Kim can no longer afford to burn coal and now uses firewood instead. A cart full of coal costs over 45,000 NKW this year. The farm where Kim works at has made a contract with the Forest Public Enterprise so the workers can cut down trees in the mountains for firewood. Each household usually takes one cart. For additional firewood, children collect dead branches and bring them home.

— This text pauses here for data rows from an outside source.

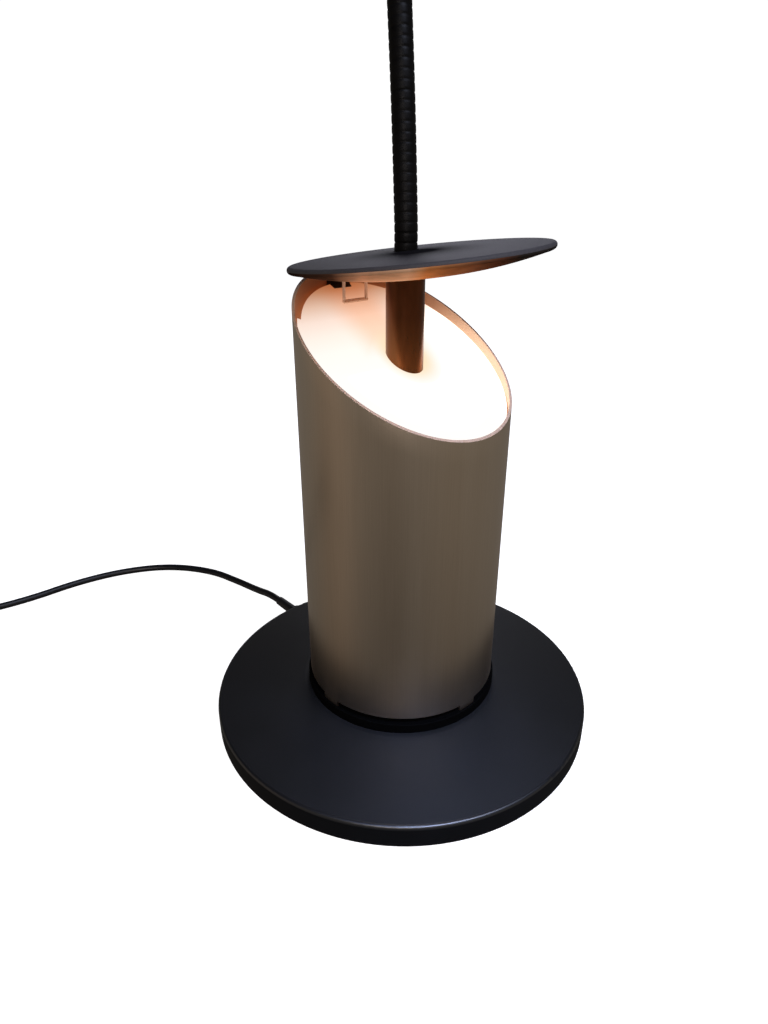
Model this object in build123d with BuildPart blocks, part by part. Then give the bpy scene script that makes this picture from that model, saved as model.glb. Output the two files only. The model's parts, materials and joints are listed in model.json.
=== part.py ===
"""Table lamp: a slant-cut metal tube with an opal diffuser over a bulb, on a heavy round base.

A black stem on the axis carries a lens-shaped reflector and a gooseneck with a small reading head.
Millimetres, +Z up. The origin is on the floor, under the middle of the base. -Y is the front, where
the slanted top of the tube is low, and +Y is the back, where the cord leaves the base.
"""

import math
import os

from build123d import *

os.makedirs("parts", exist_ok=True)

# clearances
slide_fit = 0.05
turn_play = 0.2
slot_play = 0.15
hole_play = 0.25

# base
base_r = 122.0
base_gap = 1.2
rim_round = 1.8
rim_top = 15.2
dome_rise = 8.3
dome_bulge = 0.8
base_wall = 3.6
top_wall = 3.4
pad_t = 1.8
pad_inset = 5.0
cover_t = 1.6
cover_play = 0.4
boss_count = 4
boss_inset = 19.9
boss_r = 5.5
screw_r = 2.0
screw_head_r = 3.6
screw_head_h = 1.2
screw_len = 9.0
thread_end = 0.5
ballast_t = 6.0
ballast_play = 4.5
ballast_in_r = 46.0
ballast_slot = 28.0

# ledge ring under the tube
seat_lip = 1.5
seat_h = 6.0
seat_ring_w = 8.5
seat_chamfer = 0.3
spigot_h = 5.0
spigot_play = 0.4
seat_screw_count = 3
seat_screw_inset = 3.5
seat_screw_head = 1.4
seat_screw_r = 1.6

# tube
tube_r = 60.0
tube_wall = 1.5
tube_air_gap = 3.5
tab_w = 12.6
tab_count = 4
tab_depth = 4.0
cut_axis_z = 240.6
cut_slope = 0.62

# diffuser
diffuser_drop = 6.0
diffuser_t = 3.0
diffuser_gap = 1.1
vent_gap = 3.1
step_angle = 52.0
notch_w = 17.0
notch_in_w = 13.6
notch_depth = 3.8
catch_play = 0.6
lug_count = 3
lug_w = 10.0
lug_reach = 7.5
lug_t = 2.0
handle_inset = 10.2
handle_half_w = 8.16
handle_wire_r = 0.9
handle_h = 15.6
handle_corner_r = 3.0
handle_foot_t = 1.0
handle_foot_edge = 0.1
handle_foot_round = 0.8

# stem
stem_r = 10.4
stem_drop = 1.3
journal_step = 2.4
journal_wall = 2.0
journal_h = 6.0
stem_flange_r = 15.0
stem_flange_h = 4.0
stem_tail = 13.0
washer_t = 1.5
washer_r = 16.0
nut_h = 7.0
nut_flat = 27.0

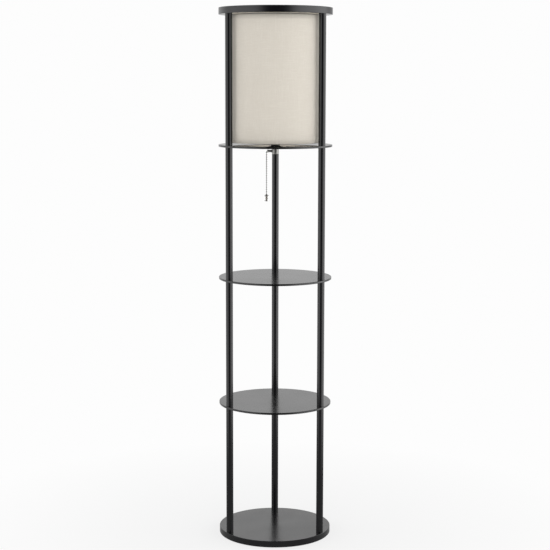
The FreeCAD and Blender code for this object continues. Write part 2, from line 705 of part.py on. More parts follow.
def switch_arm():
    """Tube with a shoulder on the housing and a flared mouth, turned about the arm's axis."""
    start = CAN_INSIDE - S["arm_inside"]
    wide = ARM_RADIUS + S["arm_lip"]
    shoulder_end = CAN_RADIUS + S["arm_shoulder_width"]
    flare_start = ARM_MOUTH - S["mouth_length"]
    edge_start = ARM_MOUTH - S["mouth_edge"]
    turned("switch_arm", [
        (ARM_BORE, start), (ARM_RADIUS, start), (ARM_RADIUS, CAN_RADIUS), (wide, CAN_RADIUS),
        (wide, shoulder_end), (ARM_RADIUS, shoulder_end), (ARM_RADIUS, flare_start),
        (wide, edge_start), (wide, ARM_MOUTH), (wide - S["arm_wall"], ARM_MOUTH),
        (ARM_BORE, edge_start)], ARM_AXIS, OUTWARD_LEFT)


def switch_block():
    """Insulating block under the nut, with a leg as wide and long as the slider's head behind it."""
    inner = CAN_INSIDE - S["block_fit"]
    disc = cylinder(inner, S["block_thickness"], z=BLOCK_UNDER)
    leg_length = S["slider_head_diameter"] + S["block_thickness"]
    leg_under = BLOCK_TOP - leg_length
    leg = doc.addObject("Part::Box", "leg")
    bind(leg, "Length", S["leg_thickness"] + S["can_wall"])
    bind(leg, "Width", S["slider_head_diameter"])
    bind(leg, "Height", leg_length)
    put(leg, SLIDER_BACK + S["slider_clearance"], -SLIDER_HEAD, leg_under)
    trimmed = doc.addObject("Part::Common", "leg_in_housing")
    trimmed.Base = leg
    trimmed.Tool = cylinder(inner, leg_length, z=leg_under)
    keep(joined([disc, trimmed]), "switch_block")


def switch_slider():
    """Plunger in the arm's bore; its head rests against the block's leg."""
    body = ARM_BORE - S["slider_play"]
    head_front = S["slider_head_length"] - SLIDER_BACK
    turned("switch_slider", [
        (NOTHING, -SLIDER_BACK), (SLIDER_HEAD, -SLIDER_BACK), (SLIDER_HEAD, head_front),
        (body, head_front), (body, SLIDER_FRONT), (NOTHING, SLIDER_FRONT)],
        ARM_AXIS, OUTWARD_LEFT)


def inner_chain():
    """Beads and wire inside the arm, from the slider to the mouth."""
    beads = [sphere(BEAD, S["chain_pitch"] * number - INNER_REACH, NOTHING, ARM_AXIS)
             for number in range(INNER_BEADS)]
    wire = cylinder(LINK, INNER_REACH - SLIDER_FRONT, -SLIDER_FRONT, NOTHING, ARM_AXIS, OUTWARD_LEFT)
    keep(joined(beads + [wire]), "inner_chain")


def cord_bush():
    """Bush for a mains lead in the housing's back wall."""
    bore = S["bush_bore"] / 2
    flange = BUSH_RADIUS + S["bush_lip"]
    start = CAN_RADIUS - S["bush_inside"]
    end = CAN_RADIUS + S["bush_flange"]
    turned("cord_bush", [
        (bore, start), (BUSH_RADIUS, start), (BUSH_RADIUS, CAN_RADIUS), (flange, CAN_RADIUS),
        (flange, end), (bore, end)], ARM_AXIS, OUTWARD_BACK)


# ------------------------------------------------------------------ pull chain and pendant
CHAIN_OFFSET = ARM_MOUTH + S["mouth_gap"] + BEAD
STEM_BEAD = ARM_AXIS - S["stem_drop"]
SWIVEL_BEAD = STEM_BEAD - S["chain_pitch"]
FIRST_BEAD = SWIVEL_BEAD - S["chain_pitch"]
HALF_LINK_END = S["chain_pitch"] / 2 - LINK - S["swivel_gap"] / 2


def on_chain(make, size, z, height=None):
    """A ball or wire on the hanging chain's axis."""
    if height is None:
        return make(size, -CHAIN_OFFSET, NOTHING, z)
    return make(size, height, -CHAIN_OFFSET, NOTHING, z)


def half_link(bead_z, downward):
    """Wire with a round end, from a bead's centre almost to the next pivot."""
    start = bead_z - HALF_LINK_END if downward else bead_z
    end = bead_z - HALF_LINK_END if downward else bead_z + HALF_LINK_END
    return [on_chain(cylinder, LINK, start, HALF_LINK_END), on_chain(sphere, LINK, end)]


def hanging_chain():
    stub = on_chain(cylinder, LINK, STEM_BEAD, S["stem_drop"])
    keep(joined([on_chain(sphere, BEAD, STEM_BEAD), stub] + half_link(STEM_BEAD, True)), "chain_stem")
    keep(joined([on_chain(sphere, BEAD, SWIVEL_BEAD)] + half_link(SWIVEL_BEAD, False)
                + half_link(SWIVEL_BEAD, True)), "chain_swivel_bead")
    heights = [FIRST_BEAD - S["chain_pitch"] * number for number in range(CHAIN_BEADS)]
    keep(group([on_chain(sphere, BEAD, z) for z in heights]), "chain_beads")
    wires = [on_chain(cylinder, LINK, z, S["chain_pitch"]) for z in heights[1:]]
    cutters = group([on_chain(sphere, BEAD, z) for z in heights])
    keep(cut(group([joined(half_link(FIRST_BEAD, False))] + wires), cutters), "chain_links")
    return heights[-1]


def pendant(last_bead):
    """Clear bell on a metal core that closes round the last bead's lower half."""
    core_top = last_bead
    bell_top = core_top - S["core_rise"]
    bell_under = bell_top - S["bell_height"]
    core = S["core_diameter"] / 2
    outer = S["bell_diameter"] / 2
    crown = S["bell_crown_diameter"] / 2
    slope_under = S["bell_height"] - S["bell_crown_height"]
    bell = turned("pendant_bell", [
        (core, NOTHING), (outer, NOTHING), (outer, slope_under), (crown, S["bell_height"]),
        (core, S["bell_height"])], bell_under)
    bind(bell, "Placement.Base.x", -CHAIN_OFFSET)
    round_circles(bell, [outer], S["bell_rounding"])
    foot = S["core_foot_diameter"] / 2
    foot_under = -S["core_foot_height"]
    solid = revolved("core_solid", [
        (NOTHING, foot_under), (foot, foot_under), (foot, NOTHING), (core, NOTHING),
        (core, S["bell_height"] + S["core_rise"]), (NOTHING, S["bell_height"] + S["core_rise"])],
        bell_under)
    bind(solid, "Placement.Base.x", -CHAIN_OFFSET)
    keep(cut(solid, on_chain(sphere, BEAD, last_bead)), "pendant_core")


# ------------------------------------------------------------------ the whole lamp
def build():
    base_board()
    base_pads()
    shelf("shelf_lower", LOWER_UNDER)
    shelf("shelf_middle", MIDDLE_UNDER)
    shelf("shelf_upper", UPPER_UNDER, NIPPLE_RADIUS + S["nipple_clearance"])
    cap_ring()
    for side in POST_ANGLES:
        for tier in TIERS:
            post(side, tier)
    post_plugs()
    shelf_studs("lower_shelf_studs", LOWER_UNDER)
    shelf_studs("middle_shelf_studs", MIDDLE_UNDER)
    shelf_studs("upper_shelf_studs", UPPER_UNDER)
    board_screws()
    shade()
    shade_fitter()
    socket()
    nipple()
    bulb()
    switch_can()
    switch_arm()
    switch_block()
    switch_slider()
    inner_chain()
    cord_bush()
    pendant(hanging_chain())
    doc.recompute()


def check_document():
    """Stop before anything is written if an object failed or a piece is not a sound solid."""
    for item in doc.Objects:
        if "Invalid" in item.State or "Error" in item.State:
            raise RuntimeError(f"{item.Name} ({item.Label}) failed: {item.State}")
    for item in pieces:
        if item.Shape.isNull() or not item.Shape.isValid() or not item.Shape.Solids:
            raise RuntimeError(f"{item.Label} has no sound solid")


def write_pieces():
    os.makedirs("parts", exist_ok=True)
    for item in pieces:
        item.Shape.exportStep(os.path.join("parts", f"{item.Label}.step"))
        box = item.Shape.BoundBox
        print(f"{item.Label:22s} solids {len(item.Shape.Solids):3d}  volume {item.Shape.Volume:12.1f}  "
              f"z {box.ZMin:8.2f} to {box.ZMax:8.2f}")
    print(len(pieces), "pieces")


build()
check_document()
write_pieces()
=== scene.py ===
"""Shelf floor lamp: linen shade, finishes, studio and camera around the fixed frame.

Metres, +Z up, front towards -Y, the origin on the floor under the lamp's axis.
"""
import json
import math

import bpy
from mathutils import Matrix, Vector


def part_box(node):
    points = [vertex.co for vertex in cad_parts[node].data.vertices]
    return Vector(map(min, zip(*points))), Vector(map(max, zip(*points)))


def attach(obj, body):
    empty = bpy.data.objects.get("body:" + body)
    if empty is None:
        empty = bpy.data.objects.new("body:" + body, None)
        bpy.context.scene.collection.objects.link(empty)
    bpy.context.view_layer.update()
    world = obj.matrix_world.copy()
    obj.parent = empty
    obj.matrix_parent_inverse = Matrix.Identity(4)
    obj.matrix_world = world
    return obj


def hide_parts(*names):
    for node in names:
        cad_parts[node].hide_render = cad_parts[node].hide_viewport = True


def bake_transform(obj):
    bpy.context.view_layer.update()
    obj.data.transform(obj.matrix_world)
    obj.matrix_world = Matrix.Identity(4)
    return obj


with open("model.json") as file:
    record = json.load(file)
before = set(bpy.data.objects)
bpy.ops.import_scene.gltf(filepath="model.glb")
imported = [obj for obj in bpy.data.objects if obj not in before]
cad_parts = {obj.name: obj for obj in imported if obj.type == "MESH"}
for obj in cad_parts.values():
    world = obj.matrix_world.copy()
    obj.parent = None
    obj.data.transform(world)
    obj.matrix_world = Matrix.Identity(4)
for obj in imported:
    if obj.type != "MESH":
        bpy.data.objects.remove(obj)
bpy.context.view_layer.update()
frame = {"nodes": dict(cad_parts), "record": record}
nodes = frame["nodes"]
joints = {joint["name"]: joint for joint in frame["record"]["behaviour"]["joints"]}

MM = 0.001
MICRON = 0.000001
CHAIN_X = joints["chain_swing_sideways"]["pos_m"][0]

# ------------------------------------------------------------------ camera
# frame and focal length in pixels, sensor in mm, tilt and roll in degrees
FRAME_PX = 550
FOCAL_PX = 1431.0
SENSOR = 36.0
CAMERA_PLACE = (-0.52 * MM, -4266.9 * MM, 1382.7 * MM)
CAMERA_TILT = 7.834
CAMERA_ROLL = 0.103


def add_camera():
    """Camera in front of the lamp, looking a little down at it."""
    data = bpy.data.cameras.new("camera")
    data.sensor_width = SENSOR
    data.lens = SENSOR * FOCAL_PX / FRAME_PX
    camera = bpy.data.objects.new("camera", data)
    bpy.context.collection.objects.link(camera)
    tilt = Matrix.Rotation(math.radians(90 - CAMERA_TILT), 3, "X")
    roll = Matrix.Rotation(math.radians(CAMERA_ROLL), 3, "Z")
    camera.location = CAMERA_PLACE
    camera.rotation_euler = (tilt @ roll).to_euler()
    bpy.context.scene.camera = camera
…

A day at the farm begins at eight in the morning and ends at five in the afternoon during the winter, with a lunch break from noon to 2 p.m. This is very different from the busy farming season, when work starts at six in the morning and ends at as late as eight in the evening. Kim is content that the hard work during the farming season is now paying off. She also tends a vegetable farm of her own, which gives her a sense of security knowing that she has a backup. Last year she planted beans, corn, and cabbage, and reaped 300 kg of beans, 200 kg of corn, 10 kg of bean, and 70 heads of cabbage. There is no need for her to go to the market for side dishes. She uses the ample time she has to make Heukbosan fertilizer and raise her three chickens. Chickens need special care in the cold winter to continue laying eggs. Nowadays, two eggs can be traded for a kilogram of corn, and Kim is grateful that her chickens are alternately bearing eggs. Her husband, who works at the same farm, uses his dexterity to fix bicycles, keys, umbrellas, and other appliances in his spare time. He gets paid with money from time to time, but usually receives liquor. Liquor can also be traded at the market for a kilogram of corn. He is always in search for more work. Although the couple earns money on the side, the standard of living hasn’t improved much. It’s been five years since the last time they purchased new clothes. But Kim gives a warm smile, saying that eating white rice on a holiday is good enough for her.